About the Author Pierluigi De Vecchi is professor of iconography and iconology at the University of Milan. His most recent publication is Botticelli (Skira 2003). Giandomenico Romanelli is director of the Musei Veneziani. Claudio Strinati is chief curator of the Polo Museale Romano.
Veronese: Gods, Heroes, and Allegories FROM THE PUBLISHER Paolo Caliari-better known as Veronese-is the "profane" painter par excellence. Veronese gave expression to a secular and progressive vision that brought him into direct collision with the Church hierarchy, prefiguring the collision of the academy and modern art. This catalog brings together a series of paintings by the 16th-century Italian artist emphasizing the spectacular in Veronese's work which in turn reveals multiple facets of Venetian life.

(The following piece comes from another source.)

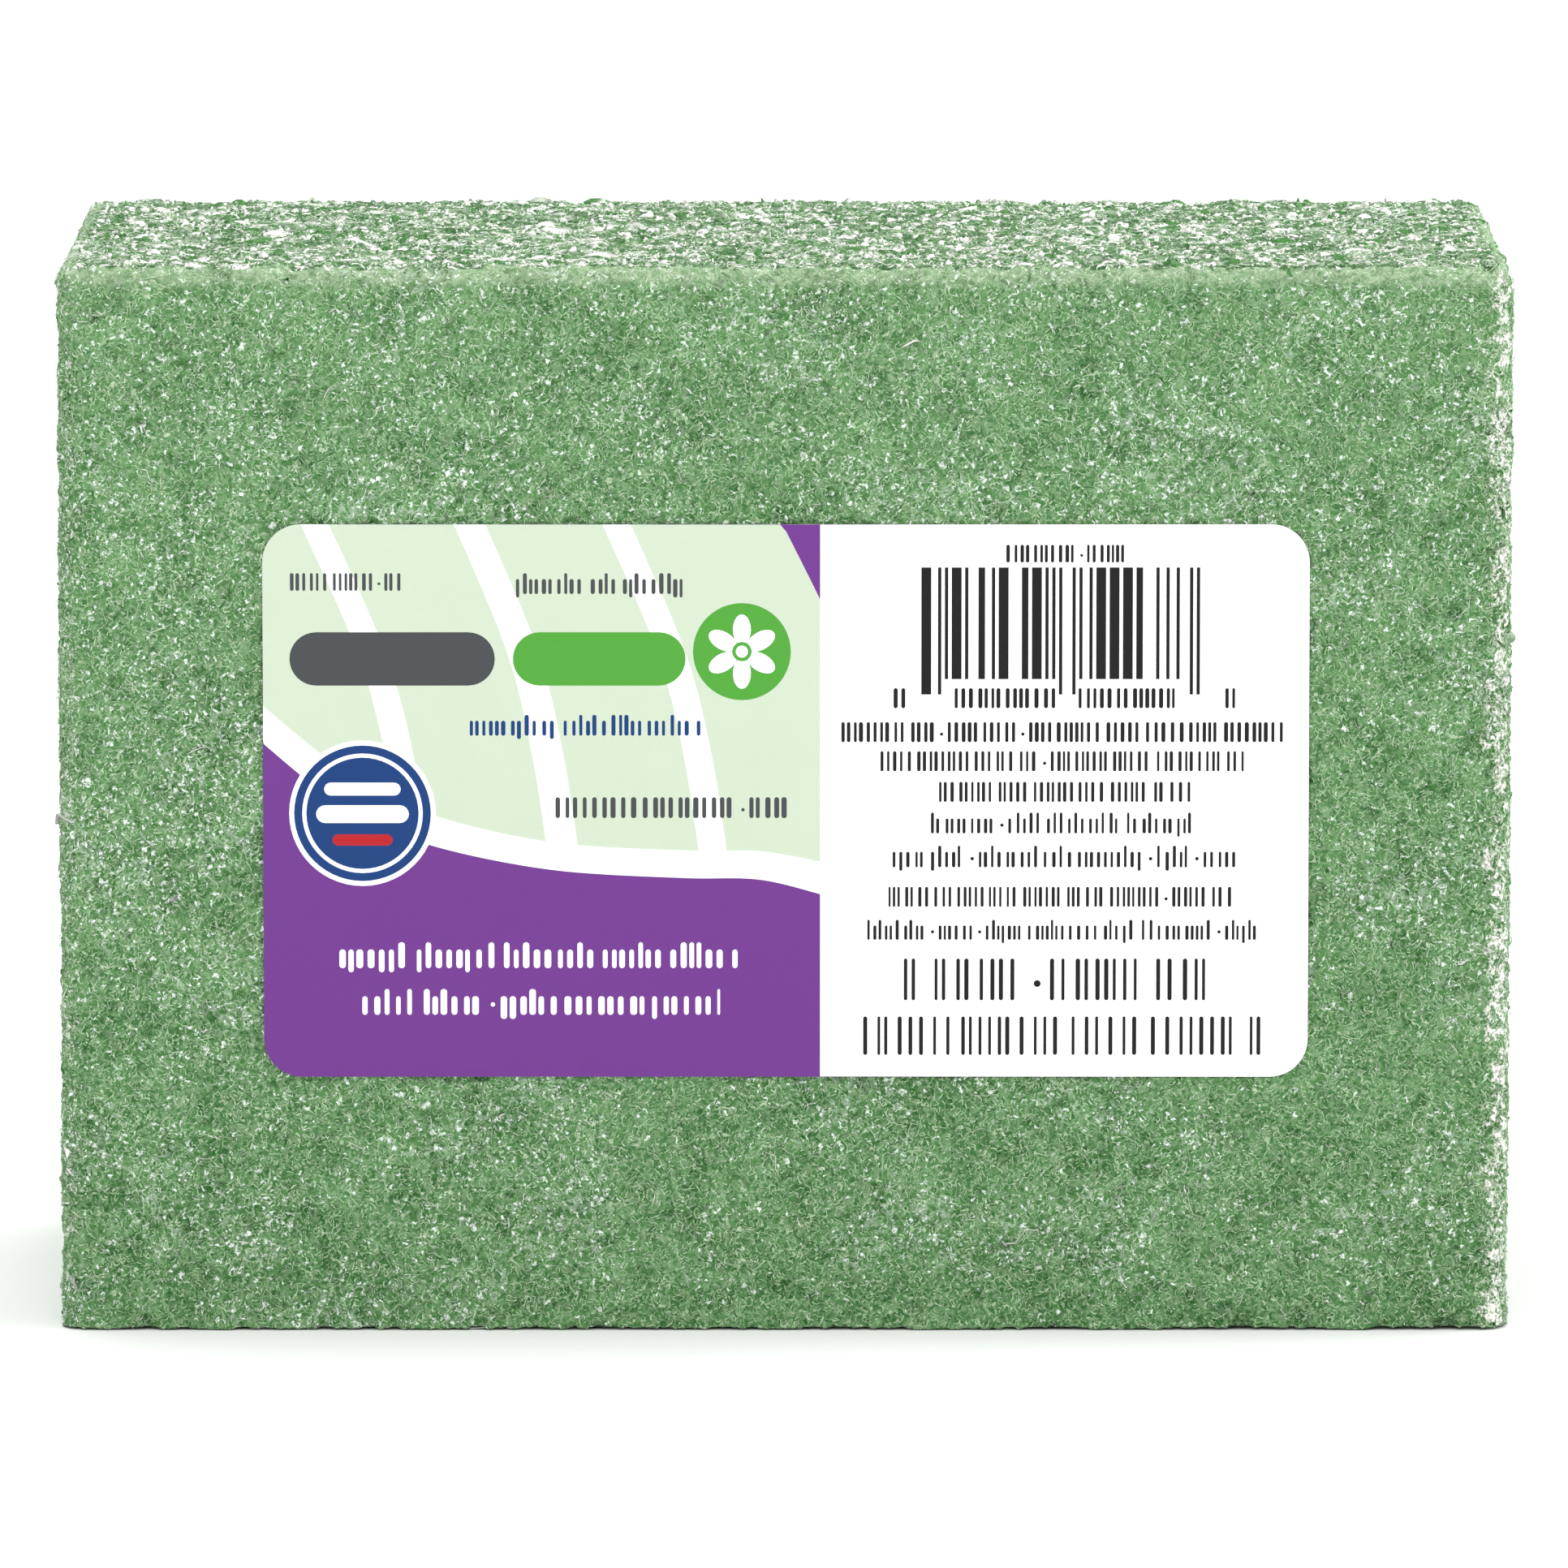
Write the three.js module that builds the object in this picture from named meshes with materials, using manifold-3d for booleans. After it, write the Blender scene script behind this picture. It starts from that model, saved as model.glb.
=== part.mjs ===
// Floral foam brick: one rigid block of dry craft foam with a self-adhesive
// printed paper label on its front face.
//
// Millimetres, +Z up. The brick stands on its long narrow side, as it is sold:
// +X is the long way, +Z is up, and the label faces -Y.
// The origin is the middle of the flat face the brick stands on.

import * as THREE from 'three';
import * as BufferGeometryUtils from 'three/addons/utils/BufferGeometryUtils.js';
import Module from 'manifold-3d';

// --- driving dimensions -----------------------------------------------------

const BRICK_LENGTH = 99.0;      // X, 9.9 cm as sold
const BRICK_HEIGHT = 73.0;      // Z, 7.3 cm as sold
const BRICK_DEPTH = 50.0;       // Y, 5 cm as sold
const UPRIGHT_EDGE_R = 2.0;     // the four upright edges are knocked back
const TOP_EDGE_R = 1.5;         // all round the top face
const CUT_ALLOWANCE = 4.0;      // the blank is this much longer before it is sawn off flat below

const LABEL_LENGTH = 71.05;     // X
const LABEL_HEIGHT = 37.85;     // Z
const LABEL_CORNER_R = 2.6;
const LABEL_CENTRE_X = 0.07;    // from the brick's middle
const LABEL_CENTRE_Z = 36.45;   // above the base
const ADHESIVE_THICKNESS = 0.06;
const PAPER_THICKNESS = 0.12;
const ADHESIVE_MARGIN = 0.15;   // the adhesive stops just short of the paper's edge

// The brick and its label are set so that the whole part is centred on Y.
const SKIN = ADHESIVE_THICKNESS + PAPER_THICKNESS;
const FRONT_Y = -BRICK_DEPTH / 2 + SKIN / 2;
const BACK_Y = FRONT_Y + BRICK_DEPTH;

// --- outlines ---------------------------------------------------------------

// A rectangle with rounded corners, centred on the origin.
function roundedRectangle(width, height, radius) {
  const x = width / 2;
  const y = height / 2;
  const s = new THREE.Shape();
  s.moveTo(-x + radius, -y);
  s.lineTo(x - radius, -y);
  s.absarc(x - radius, -y + radius, radius, -Math.PI / 2, 0, false);
  s.lineTo(x, y - radius);
  s.absarc(x - radius, y - radius, radius, 0, Math.PI / 2, false);
  s.lineTo(-x + radius, y);
  s.absarc(-x + radius, y - radius, radius, Math.PI / 2, Math.PI, false);
  s.lineTo(-x, -y + radius);
  s.absarc(-x + radius, -y + radius, radius, Math.PI, 1.5 * Math.PI, false);
  return s;
}

// --- boolean cutting --------------------------------------------------------

const wasm = await Module();
wasm.setup();

function toManifold(geometry) {
  const g = geometry.clone();
  g.deleteAttribute('normal');
  g.deleteAttribute('uv');
  const merged = BufferGeometryUtils.mergeVertices(g, 1e-4);
  const index = merged.index.array;
  const position = merged.attributes.position.array;
  return new wasm.Manifold(new wasm.Mesh({
    numProp: 3,
    vertProperties: new Float32Array(position),
    triVerts: new Uint32Array(index),
  }));
}

function fromManifold(solid) {
  const m = solid.getMesh();
  const g = new THREE.BufferGeometry();
  g.setAttribute('position', new THREE.BufferAttribute(new Float32Array(m.vertProperties), 3));
  g.setIndex(new THREE.BufferAttribute(new Uint32Array(m.triVerts), 1));
  g.computeVertexNormals();
  return g;
}

// --- foam brick -------------------------------------------------------------

// Drawn in plan, raised along Z with a rolled edge, then sawn flat at the base.
function foamBrick() {
  const blank = new THREE.ExtrudeGeometry(
    roundedRectangle(BRICK_LENGTH, BRICK_DEPTH, UPRIGHT_EDGE_R),
    {
      depth: BRICK_HEIGHT + CUT_ALLOWANCE - 2 * TOP_EDGE_R,
      bevelEnabled: true,
      bevelThickness: TOP_EDGE_R,
      bevelSize: TOP_EDGE_R,
      bevelOffset: -TOP_EDGE_R,
      bevelSegments: 6,
      curveSegments: 8,
    },
  );
  blank.translate(0, (FRONT_Y + BACK_Y) / 2, BRICK_HEIGHT - (BRICK_HEIGHT + CUT_ALLOWANCE - TOP_EDGE_R));
  const keep = new THREE.BoxGeometry(BRICK_LENGTH * 1.5, BRICK_DEPTH * 1.5, BRICK_HEIGHT * 1.5);
  keep.translate(0, 0, BRICK_HEIGHT * 0.75);
  return fromManifold(toManifold(blank).intersect(toManifold(keep)));
}

// --- label ------------------------------------------------------------------

// A flat sheet standing against the brick's front, from y = back to y = back - thickness.
function sheet(length, height, radius, thickness, back) {
  const g = new THREE.ExtrudeGeometry(roundedRectangle(length, height, radius), {
    depth: thickness,
    bevelEnabled: false,
    curveSegments: 10,
  });
  g.rotateX(Math.PI / 2);          // drawn in XZ, thickness now runs towards -Y
  g.translate(LABEL_CENTRE_X, back, LABEL_CENTRE_Z);
  return g;
}

const adhesiveGeometry = sheet(
  LABEL_LENGTH - 2 * ADHESIVE_MARGIN,
  LABEL_HEIGHT - 2 * ADHESIVE_MARGIN,
  LABEL_CORNER_R - ADHESIVE_MARGIN,
  ADHESIVE_THICKNESS,
  FRONT_Y,
);
const paperGeometry = sheet(
  LABEL_LENGTH,
  LABEL_HEIGHT,
  LABEL_CORNER_R,
  PAPER_THICKNESS,
  FRONT_Y - ADHESIVE_THICKNESS,
);

// --- assembly ---------------------------------------------------------------

function part(name, geometry, material) {
  const mesh = new THREE.Mesh(geometry, new THREE.MeshStandardMaterial(material));
  mesh.name = name;
  return mesh;
}

const group = new THREE.Group();
group.name = 'floral_foam_brick';
group.add(part('foam_brick', foamBrick(), { color: 0x81a57a, roughness: 0.9, metalness: 0.0 }));
group.add(part('label_adhesive', adhesiveGeometry, { color: 0xe6e8dc, roughness: 0.35, metalness: 0.0 }));
group.add(part('label_face', paperGeometry, { color: 0xf4f6f2, roughness: 0.45, metalness: 0.0 }));

export default group;
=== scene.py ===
import math

import bpy
import numpy as np
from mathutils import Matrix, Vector
from mathutils.geometry import delaunay_2d_cdt


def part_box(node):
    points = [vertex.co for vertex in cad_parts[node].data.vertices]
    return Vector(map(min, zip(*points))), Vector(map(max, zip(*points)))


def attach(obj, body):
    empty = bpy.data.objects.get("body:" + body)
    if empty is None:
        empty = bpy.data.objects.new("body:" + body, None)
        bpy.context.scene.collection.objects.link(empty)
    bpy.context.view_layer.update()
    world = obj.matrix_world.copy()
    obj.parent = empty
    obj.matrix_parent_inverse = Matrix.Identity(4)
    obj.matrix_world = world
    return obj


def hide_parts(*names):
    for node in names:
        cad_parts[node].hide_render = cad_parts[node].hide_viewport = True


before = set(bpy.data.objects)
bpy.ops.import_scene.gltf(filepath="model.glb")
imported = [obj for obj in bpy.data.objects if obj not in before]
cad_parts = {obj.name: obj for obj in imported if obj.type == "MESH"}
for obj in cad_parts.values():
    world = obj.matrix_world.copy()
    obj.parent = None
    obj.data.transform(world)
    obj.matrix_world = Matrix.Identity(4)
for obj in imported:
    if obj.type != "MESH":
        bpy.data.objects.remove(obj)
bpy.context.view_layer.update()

MM = 0.001
PITCH = 0.2       # mm between points of the foam's surface mesh

blo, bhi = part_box("foam_brick")
flo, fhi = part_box("label_face")
BL = np.array(blo) / MM                   # the brick's corners, in mm
BH = np.array(bhi) / MM
FRONT = BL[1]                             # the face that carries the label
LAB_C = ((flo.x + fhi.x) / 2 / MM, (flo.z + fhi.z) / 2 / MM)
LAB_W, LAB_H = (fhi.x - flo.x) / MM, (fhi.z - flo.z) / MM
LAB_R = 2.6


# ---------------------------------------------------------------------------
# small numeric helpers, all in mm
# ---------------------------------------------------------------------------

def smooth(a, b, x):
    t = np.clip((x - a) / (b - a), 0.0, 1.0)
    return t * t * (3.0 - 2.0 * t)


class Lattice:
    """Random numbers on a grid of boxes that covers the brick."""

    def __init__(self, cell, seed, channels):
        self.cell = cell
        self.lo = BL - 4.0
        self.n = np.ceil((BH - BL + 8.0) / cell).astype(int) + 3
        rng = np.random.default_rng(seed)
        self.table = rng.random((int(np.prod(self.n)), channels), dtype=np.float32)

    def locate(self, p):
        g = (p - self.lo) / self.cell
        i = np.floor(g).astype(np.int32)
        return i, (g - i).astype(np.float32)

    def rows(self, i):
        return (i[:, 0] * self.n[1] + i[:, 1]) * self.n[2] + i[:, 2]


def value_noise(p, cell, seed, channels=1):
    """Smooth noise from 0 to 1, one column per channel."""
    lat = Lattice(cell, seed, channels)
    i, f = lat.locate(p)
    f = f * f * (3.0 - 2.0 * f)
    out = np.zeros((len(p), channels), np.float32)
    for dx in (0, 1):
        wx = f[:, 0] if dx else 1.0 - f[:, 0]
        for dy in (0, 1):
            wy = f[:, 1] if dy else 1.0 - f[:, 1]
            for dz in (0, 1):
                wz = f[:, 2] if dz else 1.0 - f[:, 2]
                r = lat.rows(i + np.array([dx, dy, dz], np.int32))
                out += lat.table[r] * (wx * wy * wz)[:, None]
    return out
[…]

This sumptuous catalogue from the Musée du Luxembourg exhibition aims to underline the profane aspect of the artist, leaving aside religious works and altarpieces. His paintings of Biblical subjects are not actually excluded, for Veronese approached Holy Scripture and mythology in the same spirit, bringing out the emotional aspects of the Bible rather than the symbolic and didactic as other Venetian artists of his time did.
In this richly illustrated volume, Veronese can be seen as the quintessence of the classicism that exalted drawing and color, magnificence and quality, that aimed to organize the episodes from mythology and the Bible in a grandiose manner, and to bring out the profound self-awareness of the subjects of his portraits.